# Algebra —factorization using symmetric properties

Here is a non-trivial example of factorization using symmetric polynomials.

Question: Factorize into five factors the following expression:

$a^{5}(b-c)+b^{5}(c-a)+c^{5}(a-b)+abc(b-c)(c-a)(a-b)$.

Solution: Observe that the given expression is symmetric, homogeneous in degree 6.

Let $E=a^{5}(b-c)+b^{5}(c-a)+c^{5}(a-b)+abc(b-c)(c-a)(a-b)$

If we put $a=b, b=c, c=a$ one by one in the above expression E, the expression E collapses to zero.

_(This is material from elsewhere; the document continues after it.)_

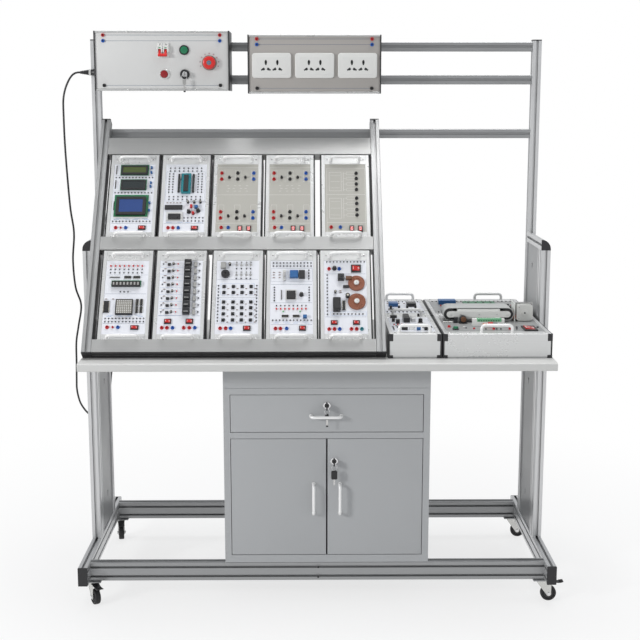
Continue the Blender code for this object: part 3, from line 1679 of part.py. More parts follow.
def make_cord(finishes):
    """The mains lead: it hangs beside the bench, rises behind the table and ends in a coil and a plug."""
    gland_y = upright_front - seat_gap - gland_depth
    gland_z = supply_bottom + gland_rise
    coil = coil_points()
    print_least_gap(coil)
    exit_point = Vector((gland_tip() - seat_gap, gland_y, gland_z))
    end = coil[0] - Vector((seat_gap, 0, 0))
    table_z = coil[0].z
    route = [
        exit_point,
        Vector((-0.7900, 0.183, 1.6650)),
        Vector((-0.7985, 0.183, 1.6628)),
        Vector((-0.8078, 0.183, 1.6567)),
        Vector((-0.8170, 0.183, 1.6455)),
        Vector((-0.8258, 0.183, 1.6295)),
        Vector((-0.8337, 0.183, 1.6095)),
        Vector((-0.8400, 0.183, 1.5819)),
        Vector((-0.8418, 0.183, 1.5426)),
        Vector((-0.8408, 0.185, 1.4107)),
        Vector((-0.8332, 0.192, 1.2263)),
        Vector((-0.8243, 0.198, 1.1321)),
        Vector((-0.8324, 0.205, 1.0374)),
        Vector((-0.8283, 0.212, 0.9430)),
        Vector((-0.8124, 0.218, 0.8793)),
        Vector((-0.8251, 0.224, 0.8055)),
        Vector((-0.8363, 0.232, 0.7463)),
        Vector((-0.8404, 0.243, 0.6728)),
        Vector((-0.8453, 0.258, 0.6047)),
        Vector((-0.8472, 0.266, 0.5738)),
        Vector((-0.8456, 0.278, 0.5418)),
        Vector((-0.8399, 0.296, 0.5080)),
        Vector((-0.8246, 0.330, 0.4679)),
        Vector((-0.8000, 0.364, 0.4395)),
        Vector((-0.7730, 0.393, 0.4520)),
        Vector((-0.7590, 0.407, 0.4900)),
        Vector((-0.7540, 0.411, 0.5400)),
        Vector((-0.7460, 0.412, 0.6100)),
        Vector((-0.7290, 0.408, 0.7000)),
        Vector((-0.7180, 0.403, 0.7560)),
        Vector((-0.7110, 0.3960, 0.7910)),
        Vector((-0.7050, 0.3700, 0.8095)),
        Vector((-0.7000, 0.3370, 0.8048)),
        Vector((-0.6930, 0.295, table_z)),
        Vector((-0.6810, 0.250, table_z)),
        Vector((-0.6660, 0.2085, table_z)),
        Vector((-0.6555, 0.174, table_z)),
        Vector((-0.6345, 0.1512, table_z)),
        end - Vector((2 * coil_lead, 0, 0)),
        end,
    ]
    points = smooth_route(route, cord_points)
    points[1] = points[0] + Vector((-2 * cord_radius, 0, 0))
    points[-2] = points[-1] - Vector((2 * cord_radius, 0, 0))
    length = sum((second - first).length for first, second in zip(points, points[1:]))
    coil_length = sum((second - first).length for first, second in zip(coil, coil[1:]))
    print(f"free stretch {length:.3f} m, coil {coil_length:.3f} m, in all {length + coil_length:.3f} m")
    cord_object("mains_cord", points, 2, finishes["cord"])
    cord_object("cord_coil", coil, 1, finishes["cord"])
    make_plug(coil[-1] + Vector((seat_gap, 0, 0)), finishes["cord"])


def make_plug(start, finish):
    """A moulded plug with a tapered tail and two pins, lying on the table beside the coil."""
    shape = bmesh.new()
    tail = (
        (cord_radius, 0),
        (plug_tail_radius, plug_tail_length),
    )
    add_turned(shape, tail, (0, 0), "X", 12)
    plug = mesh_object("mains_plug", shape, finish)
    body = bmesh.new()
    body_end = plug_tail_length + plug_body_length
    nose = plug_tail_length + plug_body_length * (1 - plug_nose_share)
    outline = [
        (plug_tail_length - fuse_depth, -plug_tail_radius),
        (nose, -plug_half_width),
        (body_end, -plug_half_width),
        (body_end, plug_half_width),
        (nose, plug_half_width),
        (plug_tail_length - fuse_depth, plug_tail_radius),
    ]
    lift = table_top_height + seat_gap - start.z
    add_prism(body, outline, lift, lift + 2 * plug_half_height)
    fuse(plug, body, "body")
    pins = bmesh.new()
    pin_z = lift + plug_half_height
    for sign in (-1, 1):
        centre = (sign * plug_pin_spread, pin_z)
        pin_end = body_end + plug_pin_length
        add_rod(pins, centre, plug_pin_radius, body_end - fuse_depth, pin_end, "X", detail_sides)
    fuse(plug, pins, "pins")
    plug.location = start


def main():
    clear_scene()
    finishes = {
        "aluminium": make_material("anodised_aluminium", (0.58, 0.59, 0.60), 0.35, 0.9),
        "band": make_material("satin_aluminium", (0.60, 0.60, 0.58), 0.45, 0.6),
        "panel": make_material("side_panel_paint", (0.20, 0.21, 0.21), 0.6, 0.0),
        "table": make_material("table_laminate", (0.58, 0.58, 0.56), 0.5, 0.0),
        "cabinet": make_material("cabinet_paint", (0.38, 0.39, 0.40), 0.5, 0.0),
        "module": make_material("module_panel", (0.62, 0.63, 0.62), 0.5, 0.1),
        "box": make_material("supply_box_paint", (0.66, 0.67, 0.66), 0.5, 0.1),
        "outlet": make_material("outlet_box_paint", (0.42, 0.41, 0.38), 0.5, 0.1),
        "zinc": make_material("zinc_plate", (0.65, 0.66, 0.68), 0.3, 1.0),
        "rubber": make_material("black_rubber", (0.02, 0.02, 0.02), 0.6, 0.0),
        "belt": make_material("conveyor_belt_rubber", (0.06, 0.09, 0.07), 0.7, 0.0),
        "green": make_material("green_plastic", (0.05, 0.45, 0.12), 0.35, 0.0),
        "red": make_material("red_plastic", (0.62, 0.03, 0.03), 0.35, 0.0),
        "cord": make_material("black_cord", (0.015, 0.015, 0.015), 0.5, 0.0),
    }
    make_base(finishes)
    make_castors(finishes)
    make_sides(finishes)
    make_cross_rails(finishes["aluminium"])
    make_table(finishes["table"])
    make_cabinet(finishes["cabinet"])
    make_drawer(finishes["cabinet"])
    make_doors(finishes["cabinet"])
    make_rack(finishes)
    make_supply_box(finishes)
    make_outlet_box(finishes)
    make_table_modules(finishes)
    make_cord(finishes)


main()
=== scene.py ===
"""A wheeled electronics bench: finishes, cord, modules, boxes, conveyor, cabinet, castors and studio."""

import math

import bmesh
import bpy
from mathutils import Matrix, Vector


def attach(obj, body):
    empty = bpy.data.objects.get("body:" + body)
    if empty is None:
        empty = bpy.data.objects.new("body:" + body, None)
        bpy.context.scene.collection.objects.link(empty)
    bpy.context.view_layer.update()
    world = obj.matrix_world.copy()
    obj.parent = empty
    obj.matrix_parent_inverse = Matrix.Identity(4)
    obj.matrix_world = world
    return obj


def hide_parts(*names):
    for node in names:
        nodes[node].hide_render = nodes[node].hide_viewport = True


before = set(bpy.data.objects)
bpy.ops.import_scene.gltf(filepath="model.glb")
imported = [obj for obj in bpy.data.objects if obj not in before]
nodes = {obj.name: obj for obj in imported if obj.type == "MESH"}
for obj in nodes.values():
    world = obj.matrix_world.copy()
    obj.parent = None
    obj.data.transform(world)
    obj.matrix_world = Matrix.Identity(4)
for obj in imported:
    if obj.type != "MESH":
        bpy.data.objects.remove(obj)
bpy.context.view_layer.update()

# Measures, in metres

quarter = math.pi / 2


def shift(x, y, z=0.0):
    """A move."""
    return Matrix.Translation((x, y, z))


def spun(angle, axis):
    """A turn about an axis."""
    return Matrix.Rotation(angle, 4, axis)


floor_height = 0.0
table_height = 0.8
lean = math.radians(36.2)
rack_foot = Vector((0, -0.2911, 0.8003))
rack_up = Vector((0, math.sin(lean), math.cos(lean)))
rack_out = Vector((0, -math.cos(lean), math.sin(lean)))
rack_face = rack_foot + rack_out * 0.0337
rack_turn = spun(quarter - lean, "X")

# Finishes


def add_to_scene(thing):
    bpy.context.scene.collection.objects.link(thing)


def new_group(name, inputs, outputs):
    """An empty node group with named inputs and outputs."""
    group = bpy.data.node_groups.new(name, "ShaderNodeTree")
    for label, kind, value in inputs:
        socket = group.interface.new_socket(label, in_out="INPUT", socket_type=kind)
        socket.default_value = value
    for label, kind in outputs:
        group.interface.new_socket(label, in_out="OUTPUT", socket_type=kind)
    return group, group.nodes.new("NodeGroupInput"), group.nodes.new("NodeGroupOutput")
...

Hence, by the factor theorem, the following third degree, homogeneous, symmetric expression is a factor of E:

$(a-b)(b-c)(c-a)$.

The above is just third degree so let us assume that:

$E=(a-b)(b-c)(c-a)(A \sum a^{3}+B. \sum a^{2}b+C.abc)$.

Step 1. Put $a=0, b=1, c=2$ so that we get $3A+2B=-5$

Step 2. Put $a=2, b=3, c=0$ so that we get $7A+6B=-13$

Hence, solving Step 1 and Step 2, we get $A=-1, B=-1$.

Step 3. Put $a=4,b=3,c=2$ so that we get $C=0$.

Hence, $a^{5}(b-c)+b^{5}(c-a)+c^{5}(a-b)+abc(b-c)(c-a)(a-b)$ is factorized into five factors as follows:

$(a-b)(b-c)(c-a)(-\sum a^{3} -\sum a^{2}b)$ which can be further factorized as:

$(a-b)(b-c)(c-a)(-a-b-c)(a^{2}+b^{2}+c^{2})$.

More later,…